There were enthusiastic reviews in the Western media; but October, the major Egyptian literary magazine, compared it to the work of Naguib Mahfuz. It is a book about Baghdad. The hero of the book is [the city of] Baghdad: Jewish Baghdad and Muslim Baghdad and cosmopolitan Baghdad – its people, its belly dancers, its prime minister and the Jewish talmudic sage the Hacham Bashi, common people, Jews and Arabs, love stories. And, of course, the aliya of Iraqi Jews – the dream and its failure. It’s a book about a Baghdad that doesn’t exist anymore except in the memories of people who were there at that time. People were astonished to find out that I was barely 12 years old when I left Iraq. It is all the memories of a child.

How do you explain that?

Mainly because my memories were memories of emotions. The remembering was done through the revival of my feelings, my emotions. At some point, Israeli TV suggested that I go back to Iraq and they would shoot a film about me there. I asked the advice of a friend of mine in the Shin Bet. His answer was, “Eli, stay here and write books.” So the film was never made, but this book tells it all, down to the smell of the city I was born in, Baghdad. Shimon Peres told me that while reading it, he could feel himself wandering around in Baghdad’s narrow alleys. I told him, “Get rid of all these things you do and immerse yourself for a year – you will come out with your own Baghdad story.”

This region is not an easy one. How do you experience it as a writer who was born not far from here?

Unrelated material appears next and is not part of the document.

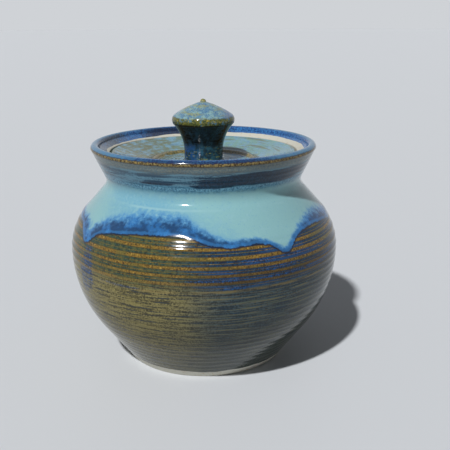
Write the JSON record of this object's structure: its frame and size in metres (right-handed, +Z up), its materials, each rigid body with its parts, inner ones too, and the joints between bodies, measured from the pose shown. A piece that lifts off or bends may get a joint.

There is a sense of being a stranger to this region. We Israelis don’t really know it, its culture, its civilization. Our identity as a Western country and society is the worst thing for us. Whether we are right to be afraid or not, the fact is that we are surrounded by Muslims, first here inside the country and around us, by about one billion Muslims, so we do have a sense of being besieged. The only way to break through is by achieving peace. There is no other way.